TASK TO CARRY OUT: Reproduce, please, only the lines from the first line below to the line containing "# Put together", inclusive.

_ _ _ _ _ _ _

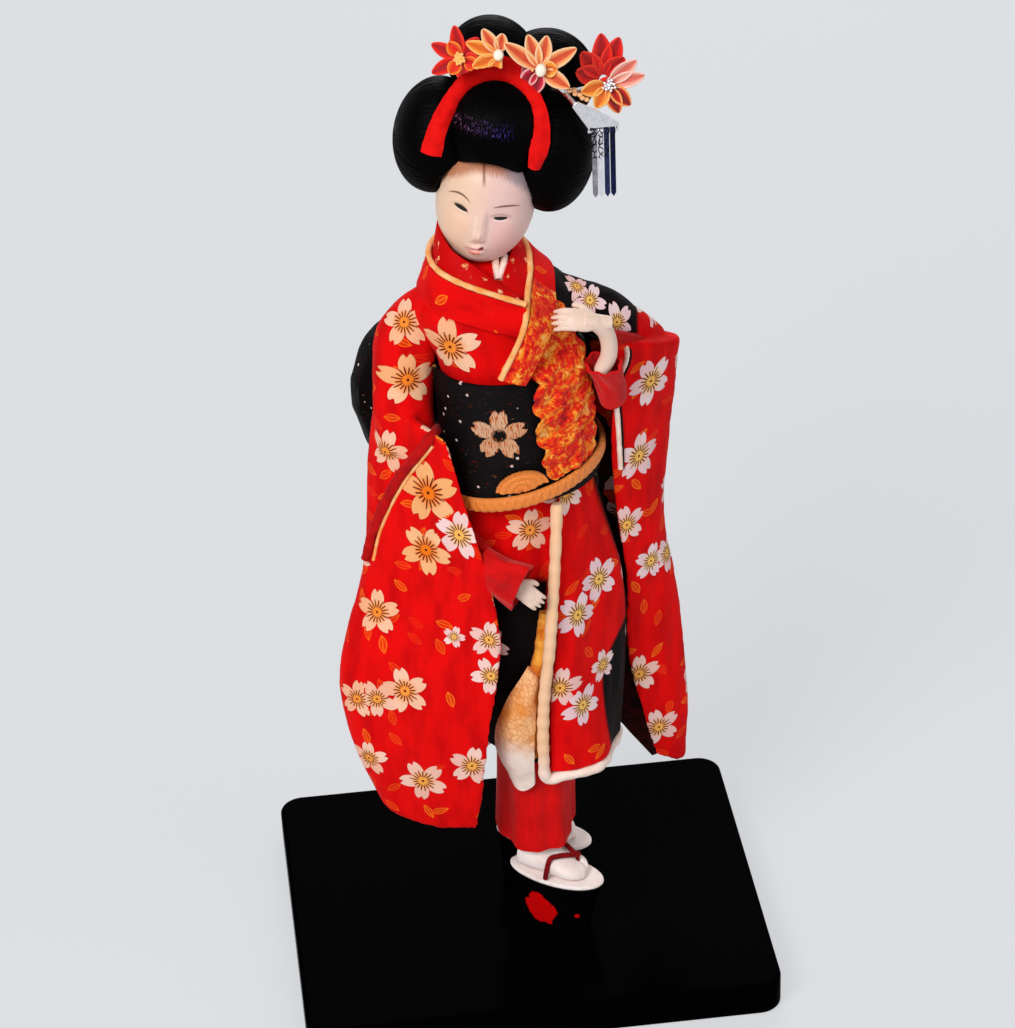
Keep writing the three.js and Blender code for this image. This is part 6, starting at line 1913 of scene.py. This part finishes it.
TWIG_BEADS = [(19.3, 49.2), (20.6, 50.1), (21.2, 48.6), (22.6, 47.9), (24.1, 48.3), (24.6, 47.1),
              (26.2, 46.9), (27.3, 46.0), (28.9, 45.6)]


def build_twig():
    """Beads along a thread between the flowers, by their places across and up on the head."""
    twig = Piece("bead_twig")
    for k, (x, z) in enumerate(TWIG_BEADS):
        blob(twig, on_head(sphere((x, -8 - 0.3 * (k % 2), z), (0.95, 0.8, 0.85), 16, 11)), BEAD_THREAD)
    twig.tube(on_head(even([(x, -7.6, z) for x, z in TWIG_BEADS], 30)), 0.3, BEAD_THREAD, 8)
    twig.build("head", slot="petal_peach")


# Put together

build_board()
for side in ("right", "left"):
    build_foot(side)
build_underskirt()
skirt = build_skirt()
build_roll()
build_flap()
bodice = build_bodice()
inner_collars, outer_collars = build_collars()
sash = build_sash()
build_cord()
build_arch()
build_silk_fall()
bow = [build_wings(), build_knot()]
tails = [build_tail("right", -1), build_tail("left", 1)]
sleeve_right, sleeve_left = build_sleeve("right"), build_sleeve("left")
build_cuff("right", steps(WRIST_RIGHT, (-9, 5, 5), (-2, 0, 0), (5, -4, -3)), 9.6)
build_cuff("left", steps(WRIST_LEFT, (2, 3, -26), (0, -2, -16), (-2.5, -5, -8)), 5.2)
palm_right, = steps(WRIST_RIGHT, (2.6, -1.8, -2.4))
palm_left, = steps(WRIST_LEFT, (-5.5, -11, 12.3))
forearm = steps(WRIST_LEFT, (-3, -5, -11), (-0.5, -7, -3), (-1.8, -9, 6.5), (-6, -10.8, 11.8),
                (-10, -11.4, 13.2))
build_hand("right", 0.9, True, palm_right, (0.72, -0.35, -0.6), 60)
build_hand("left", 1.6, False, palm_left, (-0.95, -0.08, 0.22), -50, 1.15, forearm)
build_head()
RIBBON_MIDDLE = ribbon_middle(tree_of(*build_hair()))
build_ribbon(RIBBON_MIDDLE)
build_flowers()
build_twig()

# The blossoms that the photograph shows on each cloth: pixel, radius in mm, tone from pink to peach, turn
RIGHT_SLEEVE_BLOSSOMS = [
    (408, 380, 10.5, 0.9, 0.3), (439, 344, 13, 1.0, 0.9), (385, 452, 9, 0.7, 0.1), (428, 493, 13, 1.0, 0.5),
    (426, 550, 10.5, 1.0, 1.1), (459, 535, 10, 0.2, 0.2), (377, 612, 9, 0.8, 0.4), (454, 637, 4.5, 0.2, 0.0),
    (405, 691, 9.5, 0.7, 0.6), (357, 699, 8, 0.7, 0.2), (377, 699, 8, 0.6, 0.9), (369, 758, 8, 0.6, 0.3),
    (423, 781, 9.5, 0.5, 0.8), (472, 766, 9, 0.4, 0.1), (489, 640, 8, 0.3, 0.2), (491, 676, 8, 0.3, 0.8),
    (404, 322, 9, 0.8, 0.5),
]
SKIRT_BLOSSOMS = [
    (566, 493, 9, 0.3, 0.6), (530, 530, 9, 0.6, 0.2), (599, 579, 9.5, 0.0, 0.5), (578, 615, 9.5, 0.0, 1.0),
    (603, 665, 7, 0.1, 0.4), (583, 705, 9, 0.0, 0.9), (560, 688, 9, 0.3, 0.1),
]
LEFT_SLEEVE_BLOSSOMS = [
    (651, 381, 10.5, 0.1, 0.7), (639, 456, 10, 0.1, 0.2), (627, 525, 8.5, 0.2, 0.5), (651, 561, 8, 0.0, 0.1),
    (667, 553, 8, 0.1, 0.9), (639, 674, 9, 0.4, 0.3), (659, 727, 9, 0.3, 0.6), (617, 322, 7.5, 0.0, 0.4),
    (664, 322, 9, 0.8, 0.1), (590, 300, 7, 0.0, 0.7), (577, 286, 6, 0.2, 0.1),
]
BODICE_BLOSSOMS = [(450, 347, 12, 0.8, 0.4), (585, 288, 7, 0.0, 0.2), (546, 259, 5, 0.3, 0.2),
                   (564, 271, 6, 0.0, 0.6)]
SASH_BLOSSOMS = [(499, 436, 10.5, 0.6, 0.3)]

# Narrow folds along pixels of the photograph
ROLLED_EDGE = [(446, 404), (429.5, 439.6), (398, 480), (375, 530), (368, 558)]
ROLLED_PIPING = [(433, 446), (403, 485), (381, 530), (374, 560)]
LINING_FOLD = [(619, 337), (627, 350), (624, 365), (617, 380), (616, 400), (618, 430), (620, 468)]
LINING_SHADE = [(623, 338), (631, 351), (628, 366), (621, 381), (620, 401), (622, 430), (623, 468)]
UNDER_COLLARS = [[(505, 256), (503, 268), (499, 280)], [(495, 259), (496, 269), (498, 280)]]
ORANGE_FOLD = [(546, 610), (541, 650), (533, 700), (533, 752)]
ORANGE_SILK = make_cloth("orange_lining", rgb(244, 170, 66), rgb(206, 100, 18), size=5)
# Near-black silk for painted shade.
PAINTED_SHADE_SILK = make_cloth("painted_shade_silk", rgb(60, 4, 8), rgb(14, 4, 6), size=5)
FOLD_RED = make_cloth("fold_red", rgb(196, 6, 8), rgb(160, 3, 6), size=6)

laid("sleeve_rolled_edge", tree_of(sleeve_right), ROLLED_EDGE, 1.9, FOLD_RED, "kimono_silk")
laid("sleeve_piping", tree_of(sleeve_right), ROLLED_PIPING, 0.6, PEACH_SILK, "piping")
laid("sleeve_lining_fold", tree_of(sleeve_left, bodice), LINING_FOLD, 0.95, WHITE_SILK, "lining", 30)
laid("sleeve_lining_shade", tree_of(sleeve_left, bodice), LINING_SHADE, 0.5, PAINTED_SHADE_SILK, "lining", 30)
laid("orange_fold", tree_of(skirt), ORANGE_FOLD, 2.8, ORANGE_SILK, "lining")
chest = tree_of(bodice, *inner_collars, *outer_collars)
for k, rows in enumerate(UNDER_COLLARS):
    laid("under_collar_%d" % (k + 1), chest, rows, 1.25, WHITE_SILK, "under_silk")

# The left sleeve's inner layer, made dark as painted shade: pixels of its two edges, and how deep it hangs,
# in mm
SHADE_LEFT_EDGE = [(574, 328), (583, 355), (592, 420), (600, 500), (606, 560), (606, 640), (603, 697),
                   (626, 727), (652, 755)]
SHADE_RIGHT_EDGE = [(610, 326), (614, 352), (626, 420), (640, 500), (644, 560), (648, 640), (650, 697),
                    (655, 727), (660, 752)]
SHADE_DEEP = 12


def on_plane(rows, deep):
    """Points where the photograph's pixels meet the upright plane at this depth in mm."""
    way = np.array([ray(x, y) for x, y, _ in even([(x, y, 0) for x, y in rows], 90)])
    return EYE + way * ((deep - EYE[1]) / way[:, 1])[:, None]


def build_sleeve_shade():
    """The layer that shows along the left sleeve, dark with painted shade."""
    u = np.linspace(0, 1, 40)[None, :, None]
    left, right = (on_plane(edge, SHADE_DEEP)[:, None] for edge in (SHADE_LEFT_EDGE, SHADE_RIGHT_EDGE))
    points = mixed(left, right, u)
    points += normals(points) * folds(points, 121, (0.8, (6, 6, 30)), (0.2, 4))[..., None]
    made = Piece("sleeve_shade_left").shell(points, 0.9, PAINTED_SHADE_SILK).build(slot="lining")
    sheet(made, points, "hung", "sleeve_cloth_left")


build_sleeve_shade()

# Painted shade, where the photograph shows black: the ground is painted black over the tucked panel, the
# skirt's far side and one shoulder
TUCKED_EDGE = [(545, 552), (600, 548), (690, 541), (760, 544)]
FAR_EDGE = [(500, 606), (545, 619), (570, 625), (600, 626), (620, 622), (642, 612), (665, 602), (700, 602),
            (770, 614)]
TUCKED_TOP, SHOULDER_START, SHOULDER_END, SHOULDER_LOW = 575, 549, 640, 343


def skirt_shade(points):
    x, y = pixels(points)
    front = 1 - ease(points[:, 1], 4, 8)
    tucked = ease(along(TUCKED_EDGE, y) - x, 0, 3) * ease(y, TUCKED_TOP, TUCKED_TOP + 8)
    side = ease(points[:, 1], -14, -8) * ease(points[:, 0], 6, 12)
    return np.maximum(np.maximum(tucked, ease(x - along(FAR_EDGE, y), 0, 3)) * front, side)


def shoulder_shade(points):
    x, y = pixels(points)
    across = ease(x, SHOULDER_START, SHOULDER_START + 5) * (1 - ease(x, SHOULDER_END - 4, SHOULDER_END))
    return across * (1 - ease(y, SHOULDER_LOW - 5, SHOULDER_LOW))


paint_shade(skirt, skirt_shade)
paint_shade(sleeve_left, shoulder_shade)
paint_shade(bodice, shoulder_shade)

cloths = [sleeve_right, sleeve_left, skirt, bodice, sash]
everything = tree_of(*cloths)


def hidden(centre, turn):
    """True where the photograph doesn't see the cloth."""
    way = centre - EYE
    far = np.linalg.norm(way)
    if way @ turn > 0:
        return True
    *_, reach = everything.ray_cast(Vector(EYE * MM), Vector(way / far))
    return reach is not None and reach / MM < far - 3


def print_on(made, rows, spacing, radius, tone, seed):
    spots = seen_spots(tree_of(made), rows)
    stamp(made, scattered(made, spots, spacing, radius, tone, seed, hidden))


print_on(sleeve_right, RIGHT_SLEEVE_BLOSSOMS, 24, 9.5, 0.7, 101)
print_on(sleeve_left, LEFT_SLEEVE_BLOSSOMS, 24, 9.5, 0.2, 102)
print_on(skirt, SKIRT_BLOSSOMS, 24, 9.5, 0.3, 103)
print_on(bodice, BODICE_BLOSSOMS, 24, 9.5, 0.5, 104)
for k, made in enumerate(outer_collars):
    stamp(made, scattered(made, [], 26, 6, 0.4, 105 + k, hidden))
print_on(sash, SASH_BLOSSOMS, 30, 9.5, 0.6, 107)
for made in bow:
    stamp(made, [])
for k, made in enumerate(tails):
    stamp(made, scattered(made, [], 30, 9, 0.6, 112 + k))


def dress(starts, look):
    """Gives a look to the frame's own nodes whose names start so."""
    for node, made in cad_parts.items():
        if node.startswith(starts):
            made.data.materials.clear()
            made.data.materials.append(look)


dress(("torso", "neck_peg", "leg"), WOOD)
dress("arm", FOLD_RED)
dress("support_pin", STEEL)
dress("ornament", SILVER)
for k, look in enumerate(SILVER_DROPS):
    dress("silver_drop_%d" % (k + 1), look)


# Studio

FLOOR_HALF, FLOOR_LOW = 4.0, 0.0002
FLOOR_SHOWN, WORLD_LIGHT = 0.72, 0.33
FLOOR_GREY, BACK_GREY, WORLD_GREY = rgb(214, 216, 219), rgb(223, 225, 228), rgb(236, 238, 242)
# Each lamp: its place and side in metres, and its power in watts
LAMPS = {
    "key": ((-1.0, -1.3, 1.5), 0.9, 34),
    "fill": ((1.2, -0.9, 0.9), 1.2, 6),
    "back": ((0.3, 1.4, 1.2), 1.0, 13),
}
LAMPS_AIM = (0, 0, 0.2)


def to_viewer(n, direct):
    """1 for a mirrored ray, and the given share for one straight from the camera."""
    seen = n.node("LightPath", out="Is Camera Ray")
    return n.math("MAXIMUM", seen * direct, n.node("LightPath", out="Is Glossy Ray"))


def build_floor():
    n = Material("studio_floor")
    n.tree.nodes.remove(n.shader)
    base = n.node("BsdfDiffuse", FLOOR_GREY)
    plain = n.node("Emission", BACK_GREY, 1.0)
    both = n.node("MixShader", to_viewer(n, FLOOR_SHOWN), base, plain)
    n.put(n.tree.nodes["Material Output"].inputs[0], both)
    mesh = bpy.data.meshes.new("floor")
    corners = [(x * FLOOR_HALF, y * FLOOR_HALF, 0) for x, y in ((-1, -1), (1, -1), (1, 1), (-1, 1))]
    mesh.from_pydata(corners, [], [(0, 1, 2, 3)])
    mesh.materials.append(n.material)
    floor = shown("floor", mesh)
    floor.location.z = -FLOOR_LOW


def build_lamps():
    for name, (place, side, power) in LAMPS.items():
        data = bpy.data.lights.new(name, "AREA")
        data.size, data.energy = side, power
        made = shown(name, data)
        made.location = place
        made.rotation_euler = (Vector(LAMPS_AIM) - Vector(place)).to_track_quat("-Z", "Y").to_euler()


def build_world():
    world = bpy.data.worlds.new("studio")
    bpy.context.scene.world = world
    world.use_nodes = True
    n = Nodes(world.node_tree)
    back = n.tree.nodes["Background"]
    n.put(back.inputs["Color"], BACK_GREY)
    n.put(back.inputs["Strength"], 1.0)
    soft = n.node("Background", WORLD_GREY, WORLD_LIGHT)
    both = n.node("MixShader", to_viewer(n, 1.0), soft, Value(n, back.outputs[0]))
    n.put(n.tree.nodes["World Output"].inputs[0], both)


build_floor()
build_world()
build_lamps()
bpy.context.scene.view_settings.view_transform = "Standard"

_ _ _ _ _ _ _

TASK SOLUTION:
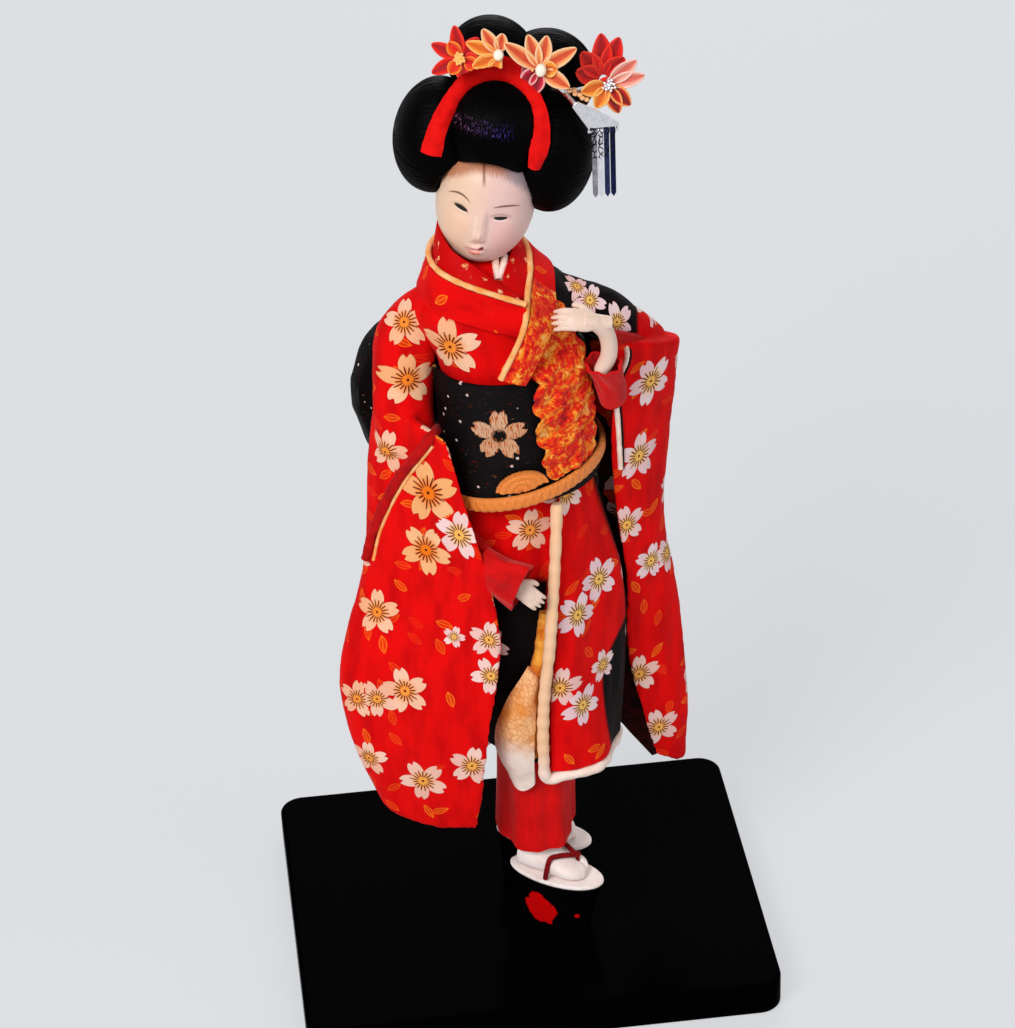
Keep writing the three.js and Blender code for this image. This is part 6, starting at line 1913 of scene.py. This part finishes it.
TWIG_BEADS = [(19.3, 49.2), (20.6, 50.1), (21.2, 48.6), (22.6, 47.9), (24.1, 48.3), (24.6, 47.1),
              (26.2, 46.9), (27.3, 46.0), (28.9, 45.6)]


def build_twig():
    """Beads along a thread between the flowers, by their places across and up on the head."""
    twig = Piece("bead_twig")
    for k, (x, z) in enumerate(TWIG_BEADS):
        blob(twig, on_head(sphere((x, -8 - 0.3 * (k % 2), z), (0.95, 0.8, 0.85), 16, 11)), BEAD_THREAD)
    twig.tube(on_head(even([(x, -7.6, z) for x, z in TWIG_BEADS], 30)), 0.3, BEAD_THREAD, 8)
    twig.build("head", slot="petal_peach")


# Put together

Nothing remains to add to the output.